→ EXERCISE
Wherever the word "joints" appears in a line, copy that line.

→ SOURCE DATA
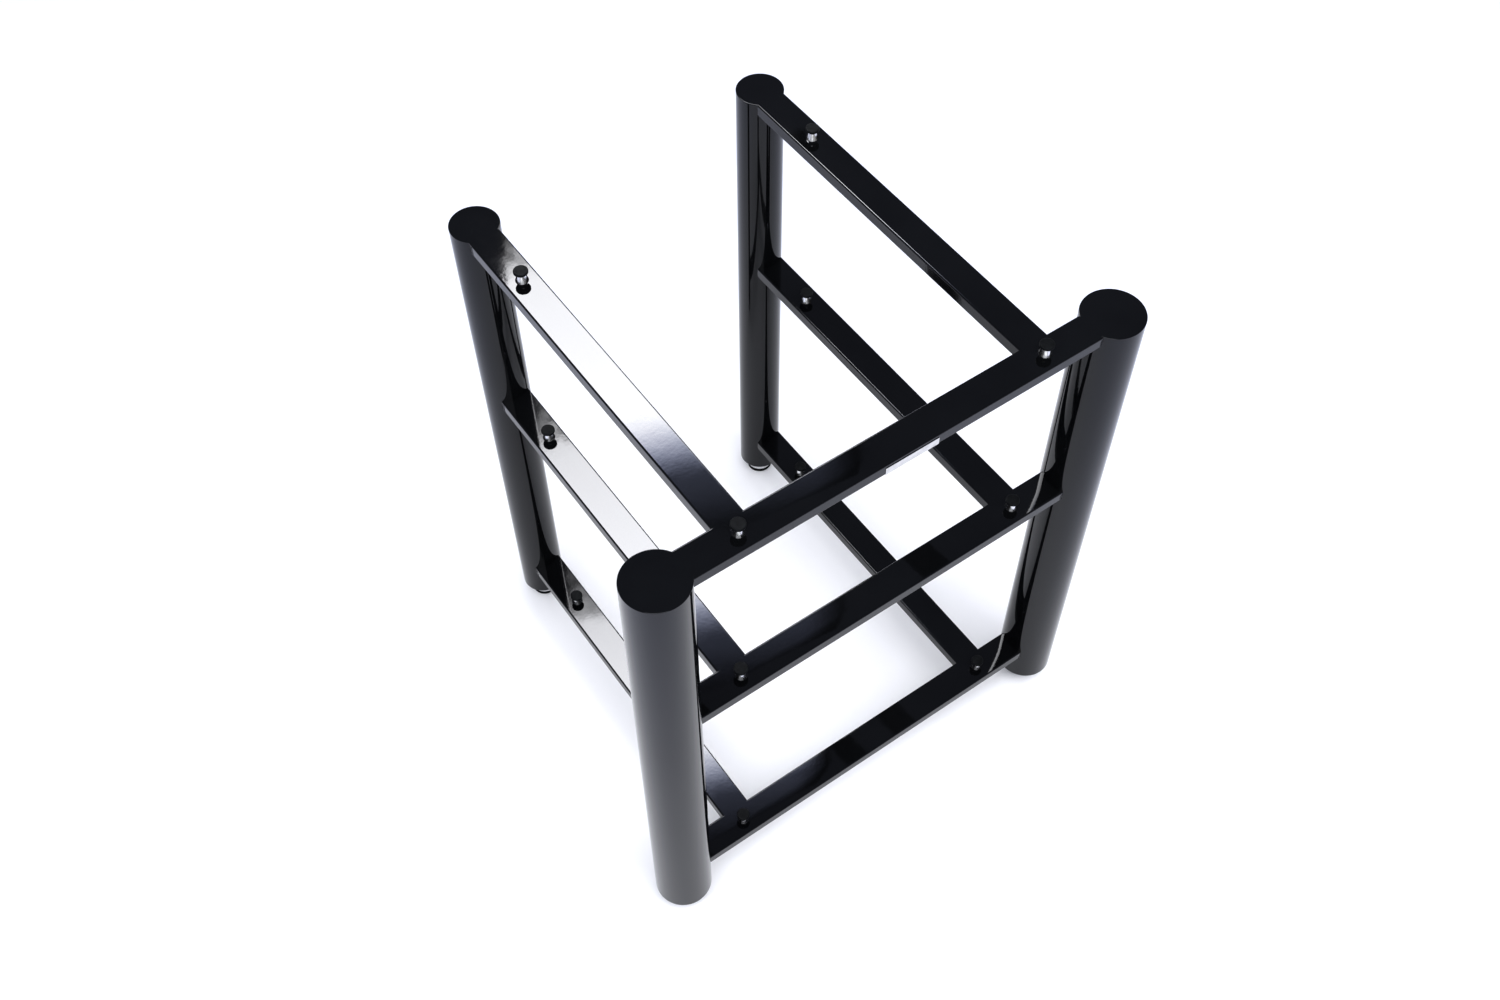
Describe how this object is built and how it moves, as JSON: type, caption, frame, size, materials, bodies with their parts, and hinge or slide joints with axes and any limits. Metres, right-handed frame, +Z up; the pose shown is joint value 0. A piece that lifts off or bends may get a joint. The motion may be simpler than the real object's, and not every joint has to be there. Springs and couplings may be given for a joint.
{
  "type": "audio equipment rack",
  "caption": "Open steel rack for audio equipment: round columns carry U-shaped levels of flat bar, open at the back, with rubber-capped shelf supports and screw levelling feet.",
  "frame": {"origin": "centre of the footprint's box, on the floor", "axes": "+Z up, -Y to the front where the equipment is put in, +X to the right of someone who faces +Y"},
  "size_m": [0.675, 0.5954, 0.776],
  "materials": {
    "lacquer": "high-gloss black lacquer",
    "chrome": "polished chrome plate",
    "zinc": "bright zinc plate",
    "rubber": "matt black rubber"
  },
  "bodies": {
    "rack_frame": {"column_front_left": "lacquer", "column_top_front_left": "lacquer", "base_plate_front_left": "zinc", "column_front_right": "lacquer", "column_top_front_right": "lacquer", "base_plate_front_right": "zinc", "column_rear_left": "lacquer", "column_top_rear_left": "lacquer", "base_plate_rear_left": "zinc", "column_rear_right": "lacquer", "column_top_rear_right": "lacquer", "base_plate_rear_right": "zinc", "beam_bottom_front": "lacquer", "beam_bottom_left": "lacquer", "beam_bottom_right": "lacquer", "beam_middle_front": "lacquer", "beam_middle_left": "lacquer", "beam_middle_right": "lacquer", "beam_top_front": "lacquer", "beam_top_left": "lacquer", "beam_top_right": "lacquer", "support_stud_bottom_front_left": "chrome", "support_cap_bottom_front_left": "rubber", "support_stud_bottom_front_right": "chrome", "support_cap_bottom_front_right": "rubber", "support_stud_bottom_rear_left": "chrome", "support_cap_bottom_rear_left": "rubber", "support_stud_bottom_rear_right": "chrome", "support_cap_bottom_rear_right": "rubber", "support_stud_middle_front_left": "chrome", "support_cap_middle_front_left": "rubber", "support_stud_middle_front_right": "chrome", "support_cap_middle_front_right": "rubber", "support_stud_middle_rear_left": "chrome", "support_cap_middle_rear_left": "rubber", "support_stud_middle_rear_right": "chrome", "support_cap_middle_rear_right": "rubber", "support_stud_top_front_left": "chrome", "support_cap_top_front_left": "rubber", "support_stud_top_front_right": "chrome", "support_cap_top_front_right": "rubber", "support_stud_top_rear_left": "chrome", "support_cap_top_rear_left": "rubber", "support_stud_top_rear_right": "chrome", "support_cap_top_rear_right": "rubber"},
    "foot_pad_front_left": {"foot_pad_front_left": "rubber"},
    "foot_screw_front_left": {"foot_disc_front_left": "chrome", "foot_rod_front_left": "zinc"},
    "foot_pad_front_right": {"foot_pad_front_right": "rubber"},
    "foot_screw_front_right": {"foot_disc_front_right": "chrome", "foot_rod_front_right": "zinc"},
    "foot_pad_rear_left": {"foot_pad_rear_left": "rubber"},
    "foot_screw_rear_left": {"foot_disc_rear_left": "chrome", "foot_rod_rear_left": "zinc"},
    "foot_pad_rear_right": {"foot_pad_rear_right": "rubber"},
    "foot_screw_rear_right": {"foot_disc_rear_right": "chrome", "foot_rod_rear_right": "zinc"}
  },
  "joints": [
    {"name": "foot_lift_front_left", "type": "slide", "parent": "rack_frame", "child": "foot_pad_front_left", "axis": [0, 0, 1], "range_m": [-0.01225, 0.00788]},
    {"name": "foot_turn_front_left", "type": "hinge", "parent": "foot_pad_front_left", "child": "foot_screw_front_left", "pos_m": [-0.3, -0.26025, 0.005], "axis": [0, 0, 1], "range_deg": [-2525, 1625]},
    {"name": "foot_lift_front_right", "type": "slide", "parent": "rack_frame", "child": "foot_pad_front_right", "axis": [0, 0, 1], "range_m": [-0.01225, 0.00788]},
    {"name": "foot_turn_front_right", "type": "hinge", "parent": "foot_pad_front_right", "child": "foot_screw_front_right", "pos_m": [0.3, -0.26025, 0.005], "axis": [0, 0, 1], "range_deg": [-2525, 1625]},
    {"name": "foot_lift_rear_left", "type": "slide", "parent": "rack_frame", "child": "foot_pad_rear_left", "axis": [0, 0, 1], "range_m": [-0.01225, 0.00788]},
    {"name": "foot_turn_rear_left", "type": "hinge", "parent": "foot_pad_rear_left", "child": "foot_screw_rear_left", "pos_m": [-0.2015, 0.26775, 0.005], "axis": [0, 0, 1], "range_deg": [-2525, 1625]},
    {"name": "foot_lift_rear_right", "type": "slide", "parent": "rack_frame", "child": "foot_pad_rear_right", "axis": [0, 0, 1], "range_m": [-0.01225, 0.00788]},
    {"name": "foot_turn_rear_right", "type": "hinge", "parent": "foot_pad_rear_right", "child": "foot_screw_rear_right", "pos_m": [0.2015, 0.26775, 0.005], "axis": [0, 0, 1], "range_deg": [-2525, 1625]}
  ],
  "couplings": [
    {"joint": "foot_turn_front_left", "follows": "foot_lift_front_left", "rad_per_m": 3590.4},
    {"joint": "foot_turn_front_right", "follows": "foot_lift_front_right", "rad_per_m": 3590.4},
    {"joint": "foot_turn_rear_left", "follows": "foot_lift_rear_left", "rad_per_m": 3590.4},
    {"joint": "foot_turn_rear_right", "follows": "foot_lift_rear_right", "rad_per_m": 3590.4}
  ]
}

→ CORRECT ANSWER
Describe how this object is built and how it moves, as JSON: type, caption, frame, size, materials, bodies with their parts, and hinge or slide joints with axes and any limits. Metres, right-handed frame, +Z up; the pose shown is joint value 0. A piece that lifts off or bends may get a joint. The motion may be simpler than the real object's, and not every joint has to be there. Springs and couplings may be given for a joint.
  "joints": [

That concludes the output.